Thursday, 17 May 2012

Gado gado recipe

Ingredients:

  • 3 hard boiled eggs, peeled and sliced
  • 3/4 cup cabbage, shredded
  • 3/4 cup green beans, sliced
  • 3/4 cup carrots, sliced
  • 3/4 cup cauliflower, chopped
  • 1/2 cup mung bean sprouts
  • 1/3 cup snow peas
  • 1/2 cucumber, sliced
  • 2 red potatoes, cut into wedges
  • Peanut Dressing:
  • 3/4 to 1 cup coconut milk (depending on whether you want a thicker or thinner sauce)
  • 1/2 cup chunky peanut butter
  • 1 teaspoon red curry paste or chile paste (or Tabasco sauce)
  • 1 tablespoon brown sugar
  • 1 tablespoon lime juice
  • 2 teaspoons fish sauce (or substitute 1 tablespoon soy sauce)

Preparation:

  • Wash all the vegetables.
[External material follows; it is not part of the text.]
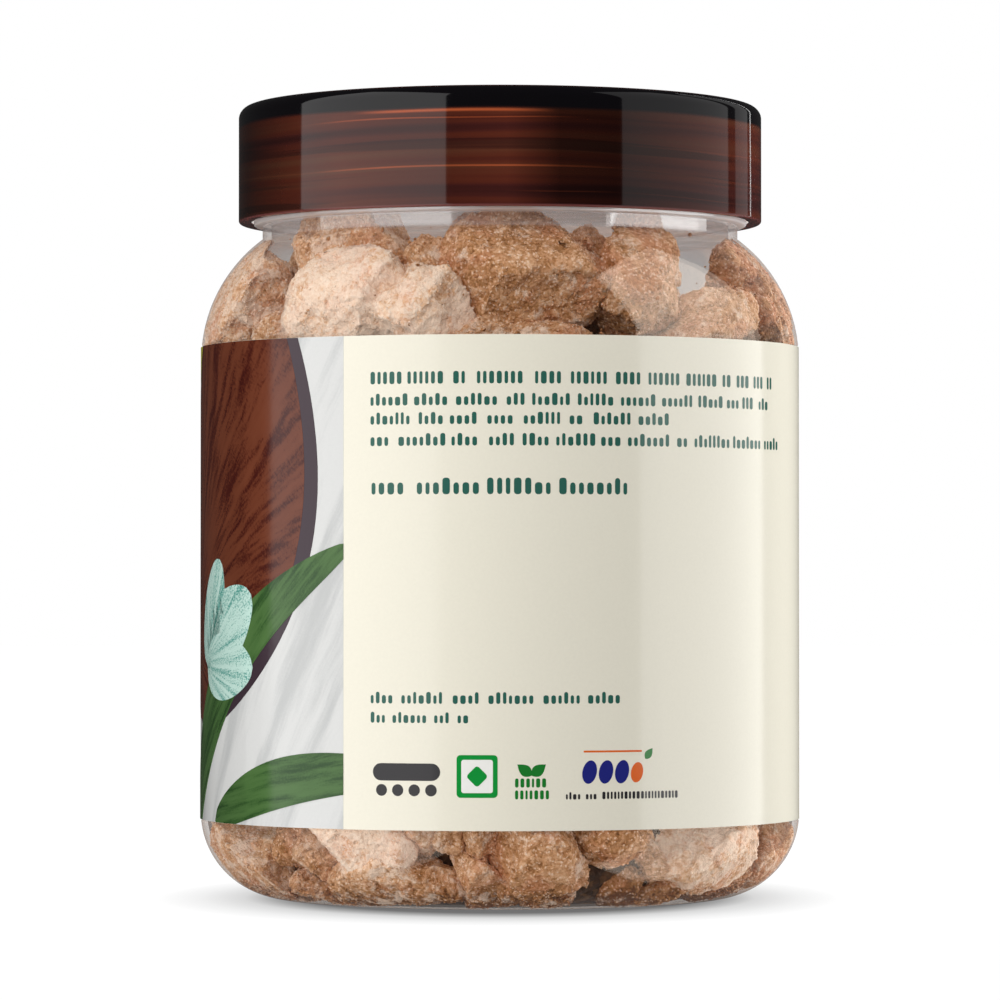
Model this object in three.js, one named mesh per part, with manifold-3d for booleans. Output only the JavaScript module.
// A shut, clear jar packed with broken lumps of jaggery: a blown plastic jar with a screw neck,
// a dark wood-look screw lid, a wrap-round label and the heap of lumps that fills the jar.
// Millimetres, +Z up, origin at the centre of the base. The front of the jar faces -Y.

import * as THREE from "three";
import { ConvexGeometry } from "three/addons/geometries/ConvexGeometry.js";
import { mergeVertices } from "three/addons/utils/BufferGeometryUtils.js";
import Module from "manifold-3d";

const wasm = await Module();
wasm.setup();

// Driving dimensions
const bodyRadius = 40; // over the label, the widest part
const wall = 0.7; // of the blown body
const baseCorner = 11.5; // radius of the round between base and side
const panelDepth = 0.2; // the label sits this far back from the rounds above and below it
const panelFoot = 10.4;
const panelTop = 73.6;
const shoulderRadius = 20;
const shoulderHeight = 71.7; // where the shoulder's round starts
const neckRadius = 31.8;
const neckWall = 1.2;
const neckTop = 103.2;
const neckFillet = 0.6;
const beadFoot = 89.6; // of the ring round the neck that the lid comes down over
const beadTop = 91.1;
const beadRadius = 33;
const lidRadius = 35;
const lidFoot = 90;
const lidTop = 105.6;
const lidRound = 1.6; // of the lid's top edge
const lidBore = 33.2;
const lidRoof = 1.6;
const lidEdge = 0.4; // cut off the lid's lower edges
const threadFoot = 94; // where the neck's thread starts
const threadPitch = 4.2;
const threadTurns = 1.25;
const threadSize = 0.95; // radius of the round bead that winds up the neck
const labelThickness = 0.15;
const labelMargin = 0.2; // of bare panel above and below the label
const pushUp = 1.8; // how far the middle of the base stands off the floor
const standRing = [24.5, 28.5]; // inner and outer radius of the flat ring that the jar stands on
const heapGap = 0.3; // between the lumps and the plastic
const sides = 36; // facets round every turned piece

// Points on an arc, angles in degrees, centre (radius, height).
function arc(radius, height, size, from, to, steps) {
  return Array.from({ length: steps + 1 }, (_, i) => {
    const angle = THREE.MathUtils.degToRad(from + ((to - from) * i) / steps);
    return new THREE.Vector2(radius + size * Math.cos(angle), height + size * Math.sin(angle));
  });
}

const point = (radius, height) => new THREE.Vector2(radius, height);

// A profile of (radius, height) points turned about the Z axis.
function turned(profile, facets = sides) {
  return new THREE.LatheGeometry(profile, facets).rotateX(Math.PI / 2);
}

// A closed geometry as a solid that others can be joined to, and back.
function solidOf(geometry) {
  const bare = geometry.clone();
  bare.deleteAttribute("normal");
  bare.deleteAttribute("uv");
  const merged = mergeVertices(bare, 1e-4);
  return new wasm.Manifold(
    new wasm.Mesh({
      numProp: 3,
      vertProperties: merged.attributes.position.array,
      triVerts: new Uint32Array(merged.index.array),
    }),
  );
}

function geometryOf(solid) {
  const mesh = solid.getMesh();
  const geometry = new THREE.BufferGeometry();
  geometry.setAttribute("position", new THREE.BufferAttribute(new Float32Array(mesh.vertProperties), 3));
  geometry.setIndex(new THREE.BufferAttribute(new Uint32Array(mesh.triVerts), 1));
  geometry.computeVertexNormals();
  return geometry;
}

function named(name, geometry, color, roughness, extra = {}) {
  const material = new THREE.MeshStandardMaterial({ color, roughness, metalness: 0, ...extra });
  const mesh = new THREE.Mesh(geometry, material);
  mesh.name = name;
  return mesh;
}

const shoulderCentre = bodyRadius - shoulderRadius;
const baseCentre = bodyRadius - baseCorner;

// Angle, in degrees, at which the shoulder's round of the given size reaches a radius.
const shoulderAngle = (size, radius) =>
  THREE.MathUtils.radToDeg(Math.acos((radius - shoulderCentre) / size));

// The jar's inside, from the mouth down to the middle of the floor, moved in by a gap.
function insideProfile(gap, mouth) {
  const bore = neckRadius - neckWall - gap;
  const shoulder = shoulderRadius - wall - gap;
  const side = bodyRadius - panelDepth - wall - gap;
  const floor = wall + gap;
  const [start, end] = [bore, side].map((radius) => shoulderAngle(shoulder, radius));
  const corner = side - baseCentre;
  return [
    point(bore, mouth),
    ...arc(shoulderCentre, shoulderHeight, shoulder, start, end, 5),
    point(side, floor + corner),
    ...arc(baseCentre, floor + corner, corner, -15, -90, 5),
    point(standRing[0], floor),
    point(standRing[0] - 4, floor + pushUp * 0.55),
    point(standRing[0] / 2, floor + pushUp * 0.9),
    point(0, floor + pushUp),
  ];
}

// A round bead that climbs the neck, or the lid's bore, as a screw thread.
class Helix extends THREE.Curve {
  constructor(radius, foot) {
    super();
    this.radius = radius;
    this.foot = foot;
  }

  getPoint(t, target = new THREE.Vector3()) {
    const angle = t * threadTurns * 2 * Math.PI;
    const height = this.foot + t * threadTurns * threadPitch;
    return target.set(this.radius * Math.cos(angle), this.radius * Math.sin(angle), height);
  }
}

function thread(radius, foot) {
  const section = new THREE.Shape(new THREE.Path().absarc(0, 0, threadSize, 0, 2 * Math.PI).getPoints(3));
  return new THREE.ExtrudeGeometry(section, {
    steps: 36,
    extrudePath: new Helix(radius, foot),
    bevelEnabled: false,
  });
}

function jar() {
  const panelRadius = bodyRadius - panelDepth;
  const filletCentre = neckRadius + neckFillet;
  const filletRise = Math.sqrt(
    (shoulderRadius + neckFillet) ** 2 - (filletCentre - shoulderCentre) ** 2,
  );
  const filletAngle = THREE.MathUtils.radToDeg(Math.atan2(filletRise, filletCentre - shoulderCentre));
  const outside = [
    point(0, pushUp),
    point(standRing[0] / 2, pushUp * 0.9),
    point(standRing[0] - 4, pushUp * 0.55),
    point(standRing[0], 0),
    ...arc(baseCentre, baseCorner, baseCorner, -90, -7, 7),
    point(panelRadius, panelFoot),
    point(panelRadius, panelTop),
    ...arc(shoulderCentre, shoulderHeight, shoulderRadius, 6, filletAngle, 6),
    ...arc(filletCentre, shoulderHeight + filletRise, neckFillet, 180 + filletAngle, 180, 2),
    point(neckRadius, beadFoot),
    point(beadRadius - 0.3, beadFoot + 0.1),
    point(beadRadius, beadFoot + 0.4),
    point(beadRadius, beadTop - 0.3),
    point(beadRadius - 0.4, beadTop),
    point(neckRadius, beadTop + 0.1),
    point(neckRadius, neckTop - 0.4),
    point(neckRadius - 0.4, neckTop),
    point(neckRadius - neckWall + 0.3, neckTop),
  ];
  const shell = solidOf(turned([...outside, ...insideProfile(0, neckTop - 0.3)]));
  const withThread = shell.add(solidOf(thread(neckRadius - 0.05, threadFoot)));
  return named("jar", geometryOf(withThread), 0xf2f4f3, 0.05, { transparent: true, opacity: 0.3 });
}

function lid() {
  const profile = [
    point(0, lidTop - lidRoof),
    point(lidBore, lidTop - lidRoof),
    point(lidBore, lidFoot + lidEdge),
    point(lidBore + lidEdge / 2, lidFoot),
    point(lidRadius - lidEdge, lidFoot),
    point(lidRadius - lidEdge * 0.3, lidFoot + lidEdge * 0.3),
    point(lidRadius, lidFoot + lidEdge),
    ...arc(lidRadius - lidRound, lidTop - lidRound, lidRound, 0, 90, 4),
    point(0, lidTop),
  ];
  const engaged = threadFoot - threadPitch / 2; // between the turns of the neck's thread
  const withThread = solidOf(turned(profile)).add(solidOf(thread(lidBore + 0.05, engaged)));
  return named("lid", geometryOf(withThread), 0x3c1610, 0.25);
}

function label() {
  const inner = bodyRadius - labelThickness;
  const foot = panelFoot + labelMargin;
  const top = panelTop - labelMargin;
  const corners = [[inner, foot], [bodyRadius, foot], [bodyRadius, top], [inner, top], [inner, foot]];
  const sleeve = turned(corners.map(([radius, height]) => point(radius, height)));
  return named("label", sleeve, 0xe9e3d0, 0.5);
}

// The same stream of numbers from 0 to 1 for the same start.
function stream(start) {
  let state = start >>> 0;
  return () => {
    state = (Math.imul(state, 1664525) + 1013904223) >>> 0;
    return state / 2 ** 32;
  };
}

// Radius of the space for lumps at a height. It keeps to the shoulder's round up into the neck.
function roomAt(height) {
  const side = bodyRadius - panelDepth - wall;
  const corner = side - baseCentre;
  if (height > shoulderHeight) {
    const shoulder = shoulderRadius - wall;
    const rise = Math.min(height - shoulderHeight, shoulder);
    return Math.min(side, shoulderCentre + Math.sqrt(shoulder ** 2 - rise ** 2));
  }
  const drop = THREE.MathUtils.clamp(wall + corner - height, 0, corner);
  return baseCentre + Math.sqrt(corner ** 2 - drop ** 2);
}

// The lumps against the front of the wall, as they lie: degrees to the right of the front, height,
// width, tallness, depth, how far back from the wall, and degrees rolled anticlockwise.
const frontLumps = [
  [-76, 79.5, 21, 17, 14, -1.5, 30],
  [-56, 84.8, 18.5, 14, 13, 1.5, -8],
  [-35.6, 77.7, 17, 13.5, 13, -1, 12],
  [-16, 78.3, 11.5, 10, 11, 0, -20],
  [-19.3, 84.3, 7, 7, 8, 2, 20],
  [5, 81.9, 20, 18.5, 15, -1, 8],
  [24.8, 84.5, 5.5, 7.5, 9, 4, 0],
  [33.5, 81.8, 11.5, 18, 11.5, -0.5, -6],
  [77, 80.3, 17, 17, 13, -1.5, -25],
  [54.6, 74, 14, 11.5, 12, -1, 15],
  [10.2, 72.1, 12.5, 7, 10, 1, 0],
  [-6.3, 72.4, 11, 7, 10, 1.5, 10],
  [-58.9, 74, 7, 7.5, 10, 3, 0],
  [-76, 5.6, 21, 12.5, 14, -1.5, -35],
  [-55.4, 6.2, 9, 7.5, 10, 3, 15],
  [-32.5, 9.1, 14, 8.5, 11, -1, -12],
  [-27.2, 3.6, 18.5, 8, 13, -0.5, -4],
  [-18.1, 10.3, 6.5, 6, 9, 0.5, 0],
  [-9.5, 10, 6.5, 6, 9, 1, 25],
  [-3.6, 9, 5, 6.5, 9, 2, 10],
  [-7.3, 4, 6.5, 8.5, 9, 2, 10],
  [6.5, 6, 14, 12, 13, -1, -20],
  [12.9, 3, 7.5, 6.5, 9, 0, 30],
  [25.7, 8.6, 10, 8.5, 11, -1, 30],
  [44.5, 2.8, 8, 6, 9, 4.5, 0],
  [59.6, 2.6, 9, 5.5, 9, 0, -5],
  [40.1, 5.7, 8.5, 8, 9, 3.5, 40],
  [55.6, 7.8, 14.5, 10.5, 12, -1, 20],
  [76, 5.8, 19, 12, 12, 0, 25],
];

// Rings of lumps elsewhere: height, how far their middles lie from the wall, how many, where the
// ring starts and how far it goes, in degrees to the right of the front, and the lumps' size.
const rings = [
  { height: 77, inset: 5.5, count: 10, start: 102, sweep: 168, size: 15 },
  { height: 84, inset: 6, count: 5, start: 150, sweep: 118, size: 12 },
  { height: 79, inset: 16, count: 8, start: 10, sweep: 360, size: 15 },
  { height: 80, inset: 28, count: 4, start: 30, sweep: 360, size: 15 },
  { height: 6.5, inset: 5.5, count: 9, start: 103, sweep: 162, size: 15 },
  { height: 5, inset: 15, count: 10, start: 20, sweep: 360, size: 11 },
  { height: 6, inset: 25, count: 5, start: 40, sweep: 360, size: 11 },
];

// The top of the heap is uneven: it lies low round this angle, to the right and behind.
const hollow = { angle: 100, spread: 45, depth: 12 };
const hollowAt = (angle) => hollow.depth * Math.exp(-(((angle - hollow.angle) / hollow.spread) ** 2));

const placeSeed = 41;
const shapeSeed = 7;
const frontCorners = 18; // corners of a lump that shows, before the hull drops any
const ringCorners = 12;
const heapTop = 90.6;
const coreInset = 7; // of the heap's hidden middle from the wall
const coreTop = 75;
const coreSides = 20;
const bandRadius = 36.8; // of the plain middle that the label covers
const bandFoot = 15;
const bandTop = 69;
const goldenAngle = Math.PI * (3 - Math.sqrt(5));

// A corner of a lump, brought in to where the plastic and the floor leave room for it.
function kept(corner) {
  const reach = Math.hypot(corner.x, corner.y);
  const floor = wall + heapGap + (reach < standRing[0] ? pushUp : 0);
  corner.z = THREE.MathUtils.clamp(corner.z, floor, heapTop);
  const inward = Math.min(1, (roomAt(corner.z) - heapGap) / reach);
  corner.x *= inward;
  corner.y *= inward;
  return corner;
}

// One broken lump: the hull of seeded corners spread over an uneven ball, which is rolled about
// its own front-to-back line and set at an angle round the jar.
function lump(random, corners, size, roll, angle, distance, height) {
  const rolled = THREE.MathUtils.degToRad(-roll);
  const turnedTo = THREE.MathUtils.degToRad(angle);
  const frontToBack = new THREE.Vector3(0, 1, 0);
  const up = new THREE.Vector3(0, 0, 1);
  const points = Array.from({ length: corners }, (_, i) => {
    const rise = 1 - (2 * (i + 0.5)) / corners + (random() - 0.5) * 0.2;
    const turn = goldenAngle * i + (random() - 0.5) * 0.9;
    const reach = 0.88 + 0.2 * random();
    const level = THREE.MathUtils.clamp(rise, -0.97, 0.97);
    const ring = Math.sqrt(1 - level ** 2);
    const corner = new THREE.Vector3(ring * Math.cos(turn), ring * Math.sin(turn), level);
    corner.multiply(size).multiplyScalar(reach / 2);
    corner.applyAxisAngle(frontToBack, rolled);
    corner.y -= distance;
    corner.applyAxisAngle(up, turnedTo);
    corner.z += height;
    return kept(corner);
  });
  return new ConvexGeometry(points);
}

// What fills the jar up to a height, moved in from the plastic by a gap.
const filling = (gap, top) => [...insideProfile(gap, top).reverse(), point(0, top)];

function heap() {
  const place = stream(placeSeed);
  const shape = stream(shapeSeed);
  const lumps = frontLumps.map(([angle, height, width, tall, deep, inset, roll]) => {
    const size = new THREE.Vector3(width, deep, tall);
    const distance = roomAt(height) - deep / 2 - inset;
    return lump(shape, frontCorners, size, roll, angle, distance, height);
  });
  for (const { height, inset, count, start, sweep, size } of rings) {
    for (let i = 0; i < count; i += 1) {
      const angle = start + (sweep * (i + 0.5 + (place() - 0.5) * 0.35)) / count;
      const level = height + (place() - 0.5) * 2 - (height > bandTop ? hollowAt(angle) : 0);
      const stretch = 0.85 + 0.3 * place();
      const roll = (place() - 0.5) * 90;
      const form = new THREE.Vector3(size * stretch, size * 0.85, (size * 0.9) / stretch);
      lumps.push(lump(shape, ringCorners, form, roll, angle, roomAt(level) - inset, level));
    }
  }
  const band = [
    point(0, bandFoot),
    point(bandRadius, bandFoot),
    point(bandRadius, bandTop),
    point(0, bandTop),
  ];
  const core = turned(filling(coreInset, coreTop), coreSides);
  const middle = solidOf(core).add(solidOf(turned(band, coreSides)));
  const joined = lumps.reduce((whole, form) => whole.add(solidOf(form)), middle);
  // Pockets that the lumps shut in between them have a volume below zero, and are left out.
  const closed = joined.decompose().find((body) => body.volume() > 0);
  return named("jaggery_heap", geometryOf(closed), 0xc99a6e, 0.9);
}

const filledJar = new THREE.Group();
filledJar.add(jar(), lid(), label(), heap());

export default filledJar;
Ideally, with the exception of the eggs and cucumber, all of the salad ingredients should be blanched or boiled in a large pot of boiling water. However, if you are pressed for time you can serve them raw with the exception of the potato, which has to be boiled. To blanch: plunge the vegetable briefly in the boiling water, then plunge into cold water. This leaves the vegetables nicely crisp and neither too firm or limp. Drain all the vegetables.
  • Arrange the vegetables on a serving platter, starting on the outside of the platter and work inwards, arranging the vegetables in a colorful pattern. Top with the chopped eggs.
  • To make the dressing: In a small saucepan, bring the coconut milk to a boil. Stir in the remaining ingredients and simmer for 5 minutes, until the peanut butter has melted and the mixture is thickened.